19 maggio 2024
Aggiornato 02:00
Inchiesta appalti G8 della Maddalena

Toro: avrei lasciato la Magistratura, non mollo per mio figlio

Il Magistrato in lacrime riconsegna la delega sui reati nella Pubblica Amministrazione

ROMA - «Non ho mai conosciuto o incontrato questa gente. Anemone, Balducci, Bertolaso, sono tutti nomi nuovi. Il capo della Protezione civile l'ho visto una volta, quando ero al ministero, e al termine della riunione ci stringemmo la mano. Non posso dire niente di tutto questo giro di corruzione, ci sono delle indagini. I colleghi di Firenze saranno stati scrupolosi, ma il dolore adesso è tanto».

Il procuratore aggiunto di Roma, Achille Toro, parla con difficoltà, è provato. E' accusato, insieme con il figlio Camillo, di rivelazione del segreto d'ufficio nell'inchiesta della Procura di Firenze sul G8 della Maddalena e su appalti connessi ad altri grandi eventi. «A Camillo viene contestato anche il favoreggiamento personale. Ma è una cosa connessa a quello che altre persone hanno detto».

Nel suo ufficio, al primo piano dell'edificio C della cittadella giudiziaria romana, è un andirivieni di impiegati che portano via fascicoli. Il magistrato stringe in mano un foglietto, indirizzato al procuratore capo della Capitale, Giovanni Ferrara.

«Ho riconsegnato le deleghe per il coordinamento delle inchieste sui reati nella pubblica amministrazione. Avrei lasciato tutto, sarei andato in pensione subito, da ieri mattina, per difendermi da normale cittadino. Ma c'è mio figlio Camillo e allora non posso mollare. Ho passato 40 anni nella magistratura, ho raggiunto il massimo di anzianità. Avrei potuto fare il procuratore capo, ma dopo l'esperienza all'ufficio legislativo del ministero dei trasporti, mi è stato chiesto di tornare qui a Roma».
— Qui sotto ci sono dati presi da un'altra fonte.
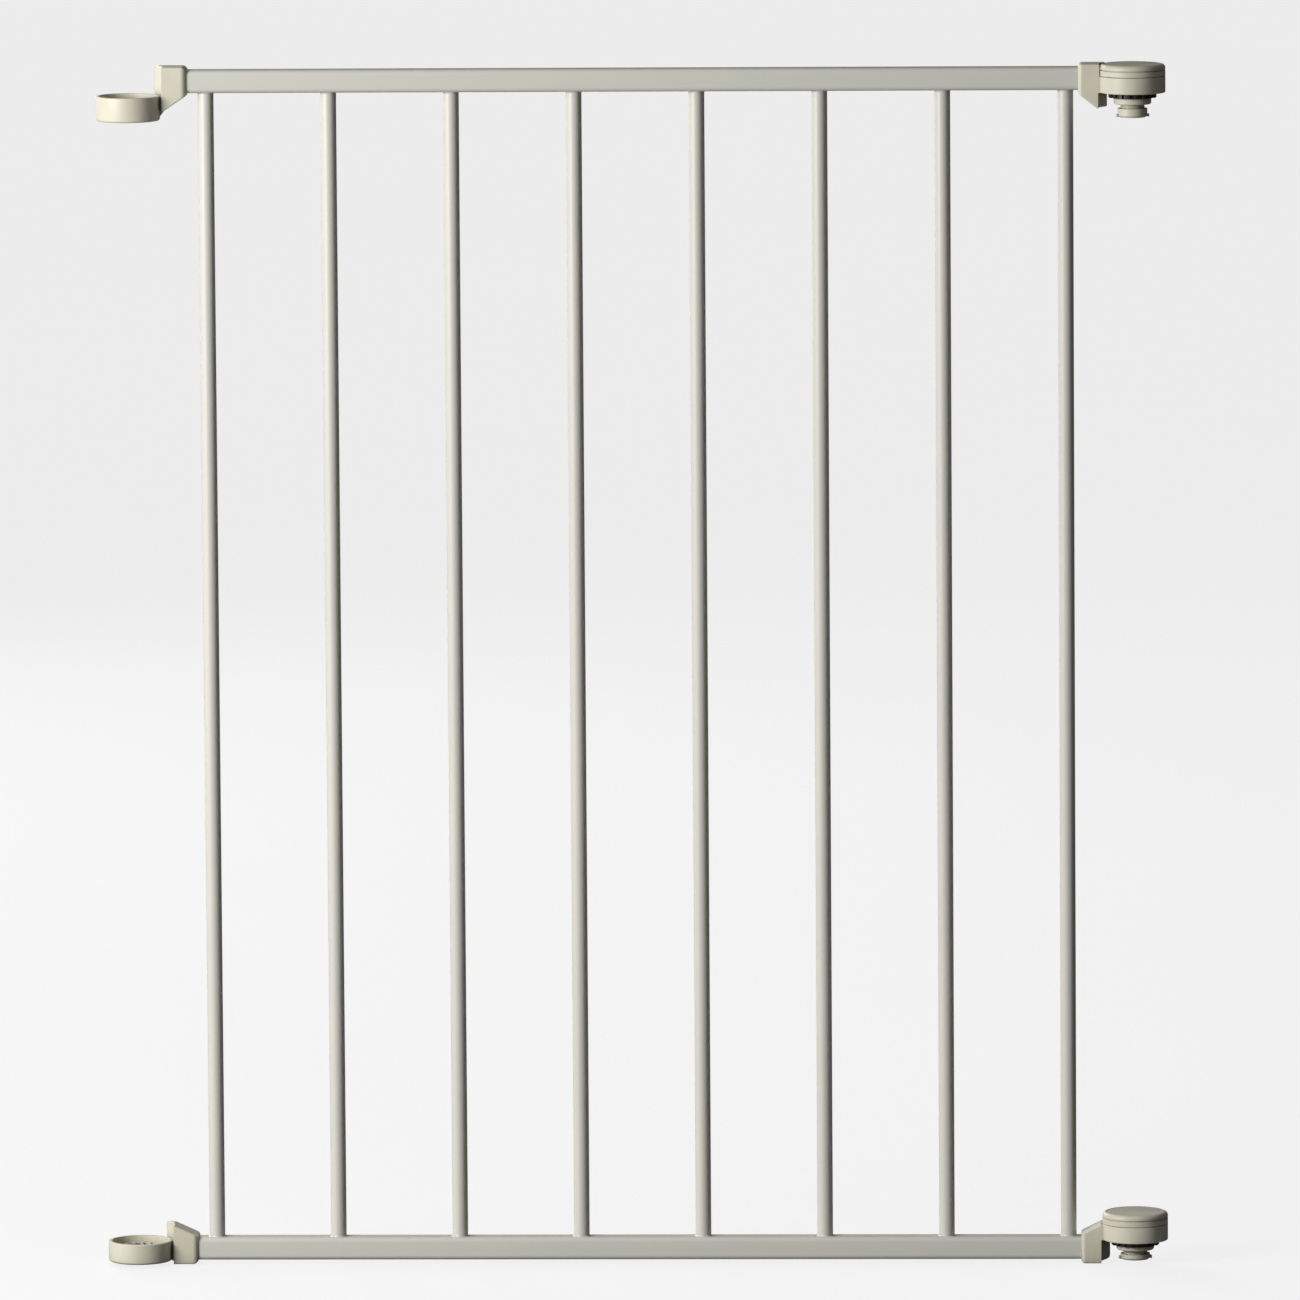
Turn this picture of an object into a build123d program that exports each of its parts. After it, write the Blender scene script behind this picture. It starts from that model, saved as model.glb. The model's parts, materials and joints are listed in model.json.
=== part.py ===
from build123d import *
import os
from math import cos, sin, radians

# Section of a configurable safety gate: two square rails, eight round bars,
# two ring sockets on the left and two turn-lock housings with bayonet spigots
# on the right.  All lengths in millimetres.
#
# Frame: X along the panel from the left joint axis to the right one, +Y to
# the rear, +Z up.  The origin is on the left joint axis, in the middle of the
# lower socket's throat.

os.makedirs("parts", exist_ok=True)

# ---------------------------------------------------------------- dimensions
pivot_span = 610.0          # left joint axis to right joint axis
rail_spacing = 718.0        # centre to centre of the two rails
rail = 14.0                 # square tube, outside
rail_wall = 1.2
rail_corner = 3.0
rail_y = 5.0                # the rails stand behind the joint axes

bar_d = 9.5                 # round tube
bar_wall = 1.0
bar_pitch = 74.6
bar_count = 8
first_bar = 47.1            # left joint axis to the first bar
bar_entry = 4.0             # how far a bar reaches past the rail's face

# joint planes, measured from the rail centre lines
upper_joint_drop = 8.4      # below the top rail's centre
lower_joint_rise = 5.4      # above the bottom rail's centre

# sockets: a cup whose throat takes the neighbouring section's spigot
ring_r = 19.5
ring_bore_r = 17.3
upper_ring_h = 15.0
lower_ring_h = 12.5
floor_t = 3.0
throat_r = 9.15
collar_r = 11.2
spline_ledge = 4.0          # depth of the splines below the rim
spline_tip_r = 13.3
spline_root_r = 14.95
spline_gap = 2.8

# turn-lock housings
shell_r = 20.0
shell_h = 10.1
deck_z0, deck_z1 = 6.9, 8.7
dial_z0 = 10.4
joint_top = 17.4            # top of the dial above the joint plane
cap_r = 17.6
lock_travel = 3.5           # travel of the toothed ring for a quarter turn
teeth = 18                  # locking steps of 20 degrees
tooth_tip_r = 14.6
tooth_w = 2.2
ring_body_r = 13.2
ring_bore = 11.7
post_r0, post_r1 = 13.4, 15.3
post_angles = (30.0, 150.0, 270.0)
post_half = 7.0             # half width of a post, degrees
cam_z = 12.8                # underside of the cam over a post at rest
spigot_r = 9.0
flange_r = 11.4
neck_r = 7.2
upper_flange_t, upper_spigot_l = 4.0, 15.0
lower_flange_t, lower_spigot_l = 3.0, 12.0
flange_drop = 3.0           # joint plane to the top of the flange
groove_h = 2.6
groove_r = 7.3              # neck between the flange and the tip
lug_r = 10.2                # bayonet lugs on the tip
lug_h = 1.6
channel_r = 10.45           # their channels and recess in a throat
recess_h = 2.6
channel_angles = (70.0, 250.0)
lug_angles = (9.0, 189.0)

# spring that lifts the toothed ring
spring_r = 9.6
spring_wire = 0.8
spring_turns = 4.5

# brackets
bracket_front = -4.5        # y of the front face
bracket_rear = 14.5
saddle_r = 21.2             # hollow that clears the neighbour's ring
dial_clear_r = 20.45
socket_end = 36.0           # rail-side end of a socket bracket
housing_end = 33.0          # rail-side end of a housing bracket
pocket_end = 23.2           # rail's end inside the bracket
pocket = 14.2
flat_rise = 9.0             # flat side of the bracket, from the rail centre
upper_gusset = 18.2         # pointed side, from the rail centre
lower_gusset = 14.8
horn_r = 4.6                # rounding of the horn beside the ring or dial
screw_u_socket = 29.0       # bracket screws, from the joint axis
screw_u_housing = 27.6

# ------------------------------------------------------------ derived places
upper_collar_drop = flange_drop + upper_flange_t + 0.2
lower_collar_drop = flange_drop + lower_flange_t + 0.2
lower_joint_z = (lower_collar_drop + lower_ring_h) / 2
z_bot = lower_joint_z - lower_joint_rise
z_top = z_bot + rail_spacing
upper_joint_z = z_top - upper_joint_drop
bar_x = [first_bar + bar_pitch * i for i in range(bar_count)]
rail_x0 = pocket_end
rail_x1 = pivot_span - pocket_end
front = Plane(origin=(0, bracket_front, 0), x_dir=(1, 0, 0), z_dir=(0, -1, 0))
rear = Plane(origin=(0, bracket_rear, 0), x_dir=(1, 0, 0), z_dir=(0, -1, 0))

print("joint planes z", round(lower_joint_z, 3), round(upper_joint_z, 3))
print("rail centres z", round(z_bot, 3), round(z_top, 3))
print("throat lengths", lower_ring_h - lower_collar_drop, upper_ring_h - upper_collar_drop)


def side(px):
    """Upright sketch plane through a joint axis: x outwards, y up."""
    return Plane(origin=(px, 0, 0), x_dir=(1, 0, 0), z_dir=(0, -1, 0))


def wedge(angle, half, r=30.0):
    """Corner points of a sector from the centre."""
    return [(0, 0),
            (r * cos(radians(angle - half)), r * sin(radians(angle - half))),
            (r * cos(radians(angle + half)), r * sin(radians(angle + half)))]


# --------------------------------------------------------------------- rails
def make_rail(z, up):
    """Square tube; up is +1 when the bars stand on it, -1 when they hang."""
    with BuildPart() as tube:
        with BuildSketch(Plane(origin=(rail_x0, rail_y, z), x_dir=(0, 1, 0), z_dir=(1, 0, 0))):
            RectangleRounded(rail, rail, rail_corner)
            RectangleRounded(rail - 2 * rail_wall, rail - 2 * rail_wall,
                             rail_corner - rail_wall, mode=Mode.SUBTRACT)
        extrude(amount=rail_x1 - rail_x0)
        # holes for the bars in the wall that faces the other rail
        with BuildSketch(Plane.XY.offset(z + up * (rail / 2 + 1))):
            with Locations(*[(x, rail_y) for x in bar_x]):
                Circle(bar_d / 2 + 0.08)
        extrude(amount=-up * (1 + rail_wall + 0.3), mode=Mode.SUBTRACT)
        # holes for the bracket screws in the rear wall
        with BuildSketch(Plane(origin=(0, rail_y + rail / 2 + 1, 0),
                               x_dir=(1, 0, 0), z_dir=(0, -1, 0))):
            with Locations((screw_u_socket, z), (pivot_span - screw_u_housing, z)):
                Circle(1.85)
        extrude(amount=1 + rail_wall + 0.3, mode=Mode.SUBTRACT)
    return tube


top_rail = make_rail(z_top, -1)
bottom_rail = make_rail(z_bot, 1)


# ---------------------------------------------------------------------- bars
bar_z0 = z_bot + rail / 2 - bar_entry
bar_z1 = z_top - rail / 2 + bar_entry


def make_bar(x):
    with BuildPart() as bar:
        with BuildSketch(Plane.XY.offset(bar_z0)):
            with Locations((x, rail_y)):
                Circle(bar_d / 2)
                Circle(bar_d / 2 - bar_wall, mode=Mode.SUBTRACT)
        extrude(amount=bar_z1 - bar_z0)
    return bar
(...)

Nel merito delle accuse, Toro aggiunge: «La sola persona che mio figlio conosce da tempo è l'avvocato Edgardo Azzopardi. E' meglio però che non dica nulla». La sensazione che si registra è che in qualche conversazione intercettata ci sia stato qualcuno che abbia millantato incontri e contatti con Toro. «Dovrò provare che io non ho fatto nulla e così anche mio figlio sarà assolto», dice in lacrime il procuratore aggiunto. «E' un momento difficile, scusate. Ho ricevuto tanti attestati di solidarietà. Devo andare avanti, anche se non è facile». Toro sarà assistito dall'avvocato Roberto Rampioni.